Guy Mendilow: Live (Earthen Groove)
artist site : hear audio samples

Well-known in Boston (where he was voted the Best World Music Act by Boston Phoenix readers) Guy Mendilow should find a much broader audiences with this brief (32 minutes) but solid album. Not yet 30, Mendilow learned and absorbed music growing up in a succession of countries where his musician/professor father worked. Recorded live at two shows in Boston and one in Eastampton, New Jersey, this album of nine songs has moments of uneven sound (note to producers: don't include sing-a-longs when the audience is inaudible) but still clearly highlights Mendilow's talent. One of his skills is choosing collaborators: Yulia Van Doren sings beautiful harmonies on several songs, and on "Awendeje" [mp3 sample] and "Le Avot Sheli" the electric mbira of Andy Bergman (who plays sax on other tracks) is a fine complement to Mendilow's berimbau and overtone singing. A melodic, acoustic vibe ties the album together, though the songs have African, Israeli, Ladino, and Shaker roots. The Shaker contribution is an astounding version of "Simple Gifts" [mp3 sample] performed solo with guitar and overtone singiing. But my favorite is the first song I heard by Mendilow - the sparse, rhythmic, "Experiment" [mp3 sample] featuring overtone singing, berimbau, and jaw harp by Bergman. A nice live album indeed, but I expect his upcoming studio album to be even better.

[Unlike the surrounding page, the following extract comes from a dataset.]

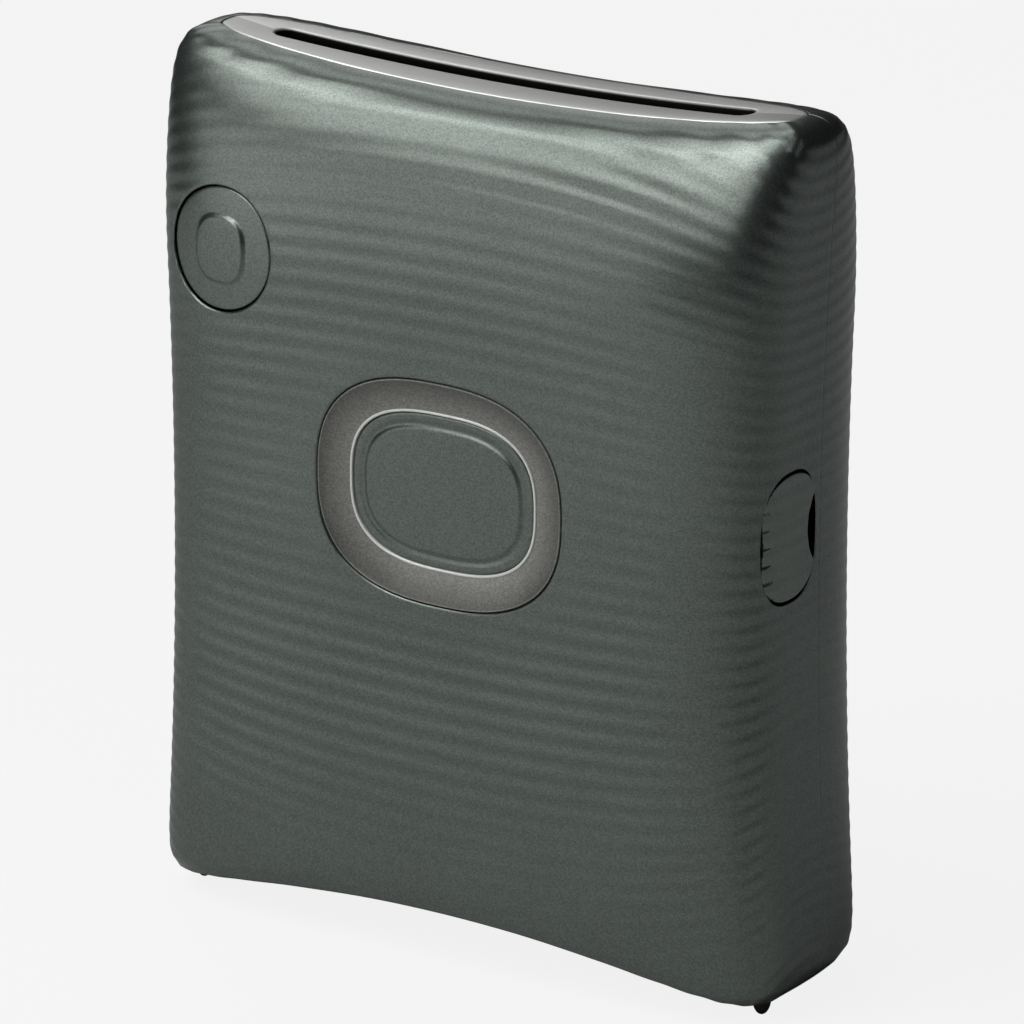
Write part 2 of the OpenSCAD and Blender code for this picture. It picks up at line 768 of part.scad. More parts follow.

[Note: as of this writing in January 2006, Guy Mendilow: Live has not yet been released. Check for it on CDbaby alongside Mendilow's previous album Soar Away Home.]

The Afro-Semitic Experience: Plea for Peace (Reckless DC Music)
artist site : buy CD/hear samples

And on the eighth day, the Lord saw everything that was made. And while it was indeed very good, the Lord's brow became furrowed. For lo, the Africans played their drums hither, while the jazz cats jammed yon, and the gospel musicians raised a joyful noise on their own. And the Lord spoke with a mighty voice that shook the trees and shuddered the very foundations of the earth, saying "Get Ye Together!" And behold, the various and sundry musicians ran together in a heap. Jazz idioms kissed the feet of gospel steel guitar riffs, klezmer motifs anointed the head of Latin rhythms. The Lord smiled, her toes tapping. Amen.

Frank London's Klezmer Brass Allstars: Carnival Conspiracy (Piranha)
artist site : buy CD/hear samples

Klezmer at Carnival? If you're feeling like you missed the lecture on Jews in Rio, don't despair. While some Brazilian reference sneak in, this album is just another fine excuse for klezmer trumpeter London and his crazy gang to make some great party music. "The concept," London says, "is to party until you are beyond rationality, and then forced to stand on one leg and explain the meaning of existence and give a dvar Torah on the dialectic of social order and repression while being tickled. It's a drinking game. It has no meaning and is as serious as your life."

Fabulous singing, wailing, and yelping by Marjana Sadowska grace the boisterous opener "In Your Garden Twenty Fecund Fruit Trees." Other such whimsical song names adorn tunes mixing bits from the Balkans, Bavaria, ...heck, wherever brass bands are found. "Another Glass Of Wine To Give Succor to my Ailing Existence" involves something that sounds like a barking cuica, though no mention of the instrument is to be found in the credits. Backing artists include Maracatu New York (a Brazilian percussion ensemble) and Kol Isha (a collective of women who sing traditional mystical Hasidic music).

As if the music wasn't entertaining enough, London's liner notes add a touch of the surreal to the album.

Carnival has power to elicit cathartic laughter in even the most constipated. Not the "Heh-heh-heh we stole the election and made billions of dollars pillaging the environment and launching an illegal war" laughter so fashionable in these times; but true Ambivalent and Universal Laughter which does not deny Complexity but affirms it. Laughter that purifies from dogmatism; liberates from fascism and pedantry, from fear and intimidation, from didacticism, naiveté and illusion, from the single meaning, from sentimentality. Laughter which Restores the Almighty Ambivalent Wholeness of our Existence.
Esteemed reader, you have purchased the greatest recording of all time, a CD so powerful that it will cure you of all ailments from impotence to flatulence.

And so on... (read London's complete liner notes). London may be nuts, and the music hard to describe, but Carnival Conspiracy will have you up and dancing in your own private Carnival.

Sui Vesan: Merging with the Brook (World Village)
artist site : buy CD/hear samples

Punk yoiking from Slovakia? Sue Vesan has that sharp vocal style common to the Nordic and Eastern European lands, but what to make of the music? "La Lo La Lo" opens with minimalist percussion sparse driving guitar riffs under Vesan's stacatto vocals. Bold, take-no-prisoners vocals. Vocals like Laurie Anderson meets the Bulgarian Voices, or the lost acoustic experimental-rock album of Mari Boine. Suffice to say, Sui Vesan is a unique vocal talent, and her sparse arrangements show this off beautifully. While I wish the CD included lyrics or song summaries, the fascinating music stands on its own. Adventurous listeners, you'll love this one.